** START OF Information shown **
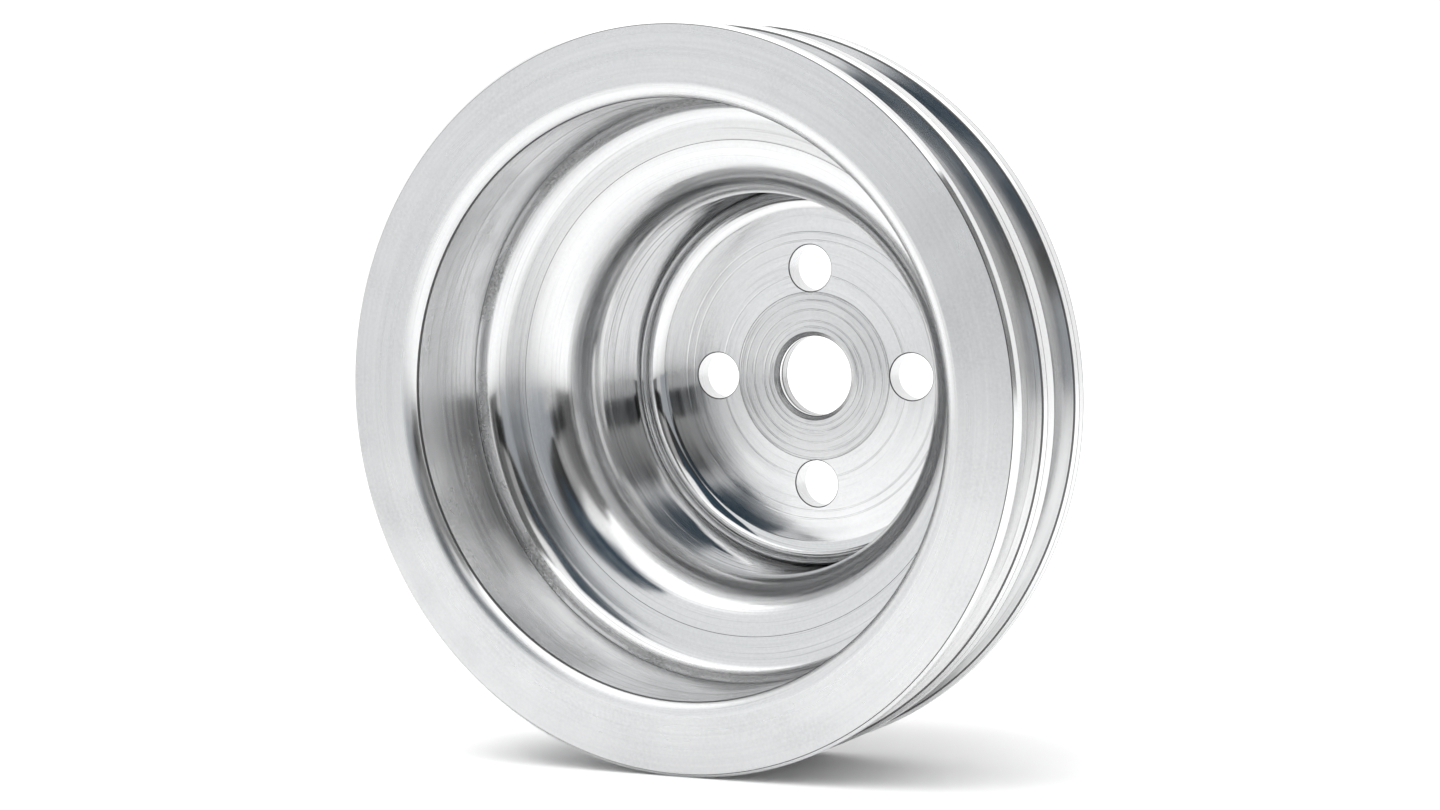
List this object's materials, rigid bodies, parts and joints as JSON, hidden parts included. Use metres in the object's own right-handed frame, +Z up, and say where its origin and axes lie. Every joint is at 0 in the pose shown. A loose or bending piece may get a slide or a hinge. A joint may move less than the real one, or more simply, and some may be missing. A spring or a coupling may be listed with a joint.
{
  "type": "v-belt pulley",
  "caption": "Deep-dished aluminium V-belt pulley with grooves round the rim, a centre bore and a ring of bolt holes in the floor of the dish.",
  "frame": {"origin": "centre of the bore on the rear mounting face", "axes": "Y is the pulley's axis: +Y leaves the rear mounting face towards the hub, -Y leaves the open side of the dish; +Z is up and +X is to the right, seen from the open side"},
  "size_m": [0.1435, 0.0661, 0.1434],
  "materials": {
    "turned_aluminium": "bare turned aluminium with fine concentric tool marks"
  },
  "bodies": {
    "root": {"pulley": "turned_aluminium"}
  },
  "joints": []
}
** END OF Information shown **
> Given exercise
Output the listing above word for word.

> Answer to this problem
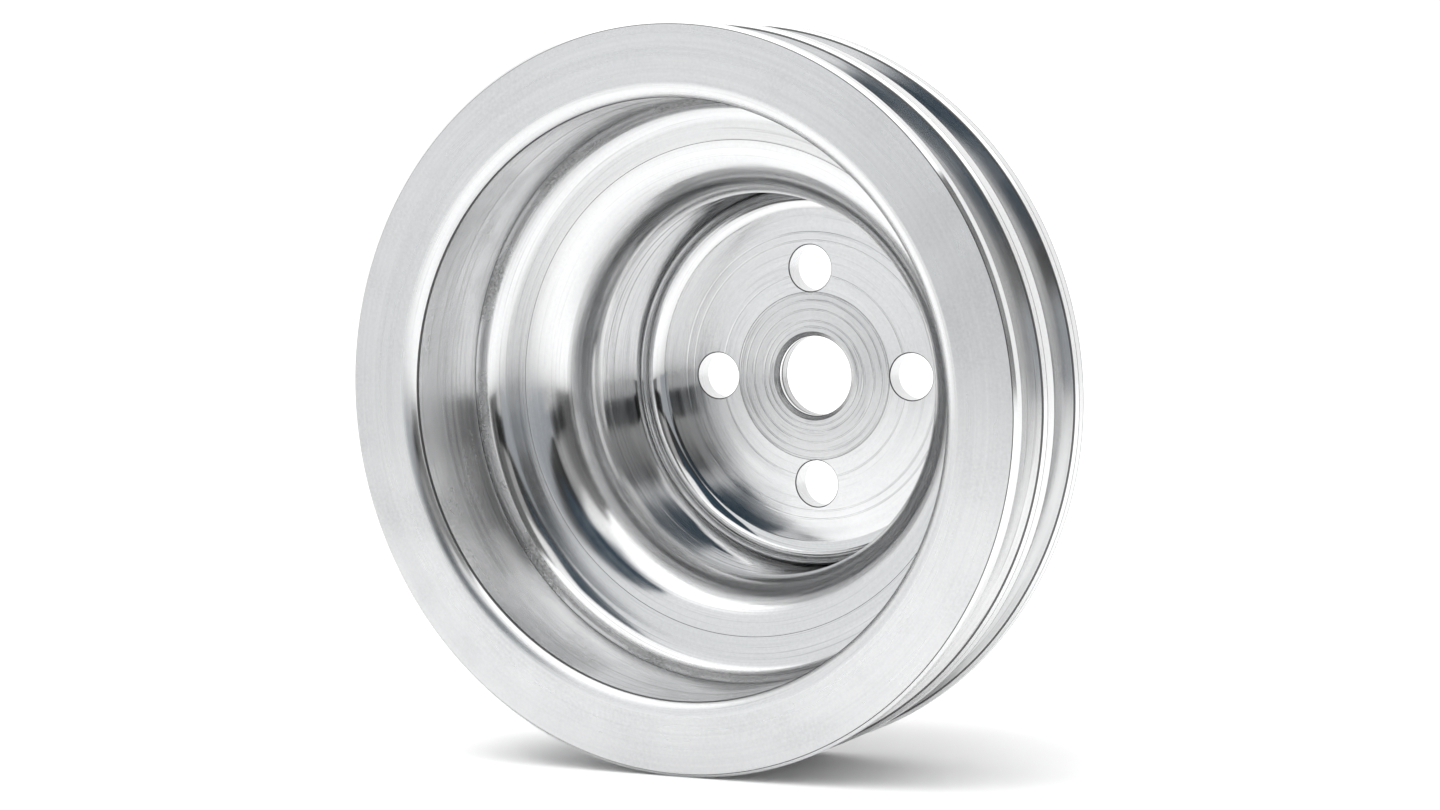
List this object's materials, rigid bodies, parts and joints as JSON, hidden parts included. Use metres in the object's own right-handed frame, +Z up, and say where its origin and axes lie. Every joint is at 0 in the pose shown. A loose or bending piece may get a slide or a hinge. A joint may move less than the real one, or more simply, and some may be missing. A spring or a coupling may be listed with a joint.
{
  "type": "v-belt pulley",
  "caption": "Deep-dished aluminium V-belt pulley with grooves round the rim, a centre bore and a ring of bolt holes in the floor of the dish.",
  "frame": {"origin": "centre of the bore on the rear mounting face", "axes": "Y is the pulley's axis: +Y leaves the rear mounting face towards the hub, -Y leaves the open side of the dish; +Z is up and +X is to the right, seen from the open side"},
  "size_m": [0.1435, 0.0661, 0.1434],
  "materials": {
    "turned_aluminium": "bare turned aluminium with fine concentric tool marks"
  },
  "bodies": {
    "root": {"pulley": "turned_aluminium"}
  },
  "joints": []
}